--- BEGIN Stored data ---

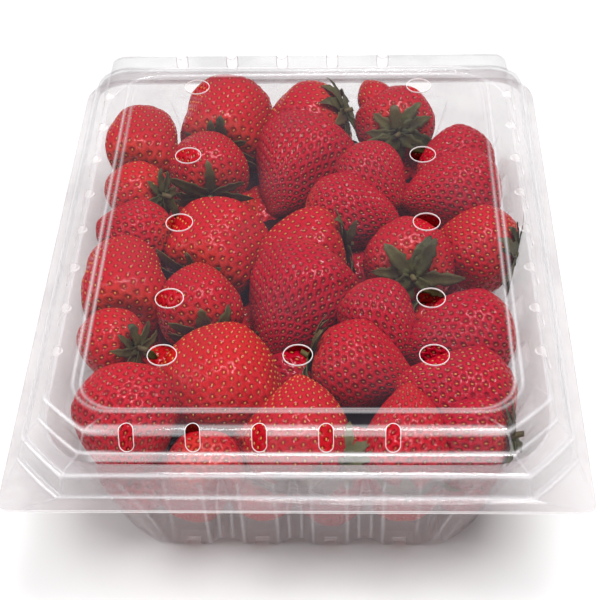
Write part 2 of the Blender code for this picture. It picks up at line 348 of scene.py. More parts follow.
def corner_row(x, y, corner, x_way, y_way, from_x_side):
    """Points of one corner between its two straight sides, on a superellipse, with their lift."""
    reach_x, reach_y, exponent = corner
    row = []
    for step in range(1, CORNER_STEPS):
        angle = math.pi / 2 * step / CORNER_STEPS
        if not from_x_side:
            angle = math.pi / 2 - angle
        out_x = x_way * reach_x * MM * (1 - math.sin(angle) ** (2 / exponent))
        out_y = y_way * reach_y * MM * (1 - math.cos(angle) ** (2 / exponent))
        row.append((x - out_x, y - out_y, min(1.0, 1.4 * math.sin(2 * angle) ** 2)))
    return row


def side_row(start, end, middle, channels, depth, land):
    """Points along one side: (place, depth into the tub, lift), with lift 0 on a channel and 1 on a rib."""
    if not channels:
        return [(start, 0.0, 0.0), (end, 0.0, 0.0)]
    half_gap = (PITCH - CHANNEL_FACE) / 2
    first = middle - (channels - 1) / 2 * PITCH - CHANNEL_FACE / 2
    last = middle + (channels - 1) / 2 * PITCH + CHANNEL_FACE / 2

    def end_rib(outer, inner):
        width = abs(outer - inner)
        inward = min(depth, 0.35 * max(width - 2 * MM, 0))
        lift = min(0.5, width / (10 * MM))
        between = inner - outer
        return [
            (outer, 0.0, lift),
            (outer + 0.41 * between, inward, lift * 0.6),
            (outer + 0.59 * between, inward, lift * 0.4),
            (inner, 0.0, 0.0),
        ]

    row = end_rib(start, first)
    for rib in range(1, channels):
        centre = middle + (rib - channels / 2) * PITCH
        row += [
            (centre - half_gap, 0.0, 0.0),
            (centre - land, depth, 1.0),
            (centre + land, depth, 1.0),
            (centre + half_gap, 0.0, 0.0),
        ]
    return row + end_rib(end, last)[::-1]


def ring(outline, ribbed=False, depth=0.0, land=None, arch=0.0):
    """The outline as a closed row of (place, crease). Ribs stand depth inside it, arch above the channels."""
    channels = (FRONT_CHANNELS, SIDE_CHANNELS) if ribbed else (0, 0)
    if land is None:
        half_gap = (PITCH - CHANNEL_FACE) / 2
        land = min(max(half_gap - depth, RIB_LAND), half_gap - 0.5 * MM)
    width, front, back = outline.half_width, outline.front, outline.back
    front_x, front_y = (reach * MM for reach in outline.front_corner[:2])
    back_x, back_y = (reach * MM for reach in outline.back_corner[:2])
    across = side_row(-width + front_x, width - front_x, FRONT_MIDDLE, channels[0], depth, land)
    behind = side_row(-width + back_x, width - back_x, FRONT_MIDDLE, channels[0], depth, land)
    along = side_row(front + front_y, back - back_y, SIDE_MIDDLE, channels[1], depth, land)
    row = [(x, front + inward, lift) for x, inward, lift in across]
    row += corner_row(width, front, outline.front_corner, 1, -1, True)
    row += [(width - inward, y, lift) for y, inward, lift in along]
    row += corner_row(width, back, outline.back_corner, 1, 1, False)
    row += [(x, back - inward, lift) for x, inward, lift in reversed(behind)]
    row += corner_row(-width, back, outline.back_corner, -1, 1, True)
    row += [(-width + inward, y, lift) for y, inward, lift in reversed(along)]
    row += corner_row(-width, front, outline.front_corner, -1, -1, False)
    return [(Vector((x, y, outline.level + arch * lift)), 0.0) for x, y, lift in row]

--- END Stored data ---

The required output is the exact run of lines from the beginning of the listing above to the line that contains "last = middle", inclusive of both.

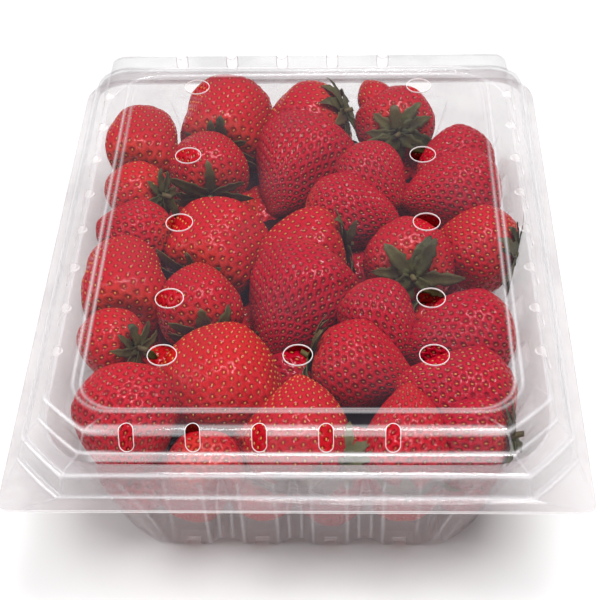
Write part 2 of the Blender code for this picture. It picks up at line 348 of scene.py. More parts follow.
def corner_row(x, y, corner, x_way, y_way, from_x_side):
    """Points of one corner between its two straight sides, on a superellipse, with their lift."""
    reach_x, reach_y, exponent = corner
    row = []
    for step in range(1, CORNER_STEPS):
        angle = math.pi / 2 * step / CORNER_STEPS
        if not from_x_side:
            angle = math.pi / 2 - angle
        out_x = x_way * reach_x * MM * (1 - math.sin(angle) ** (2 / exponent))
        out_y = y_way * reach_y * MM * (1 - math.cos(angle) ** (2 / exponent))
        row.append((x - out_x, y - out_y, min(1.0, 1.4 * math.sin(2 * angle) ** 2)))
    return row


def side_row(start, end, middle, channels, depth, land):
    """Points along one side: (place, depth into the tub, lift), with lift 0 on a channel and 1 on a rib."""
    if not channels:
        return [(start, 0.0, 0.0), (end, 0.0, 0.0)]
    half_gap = (PITCH - CHANNEL_FACE) / 2
    first = middle - (channels - 1) / 2 * PITCH - CHANNEL_FACE / 2
    last = middle + (channels - 1) / 2 * PITCH + CHANNEL_FACE / 2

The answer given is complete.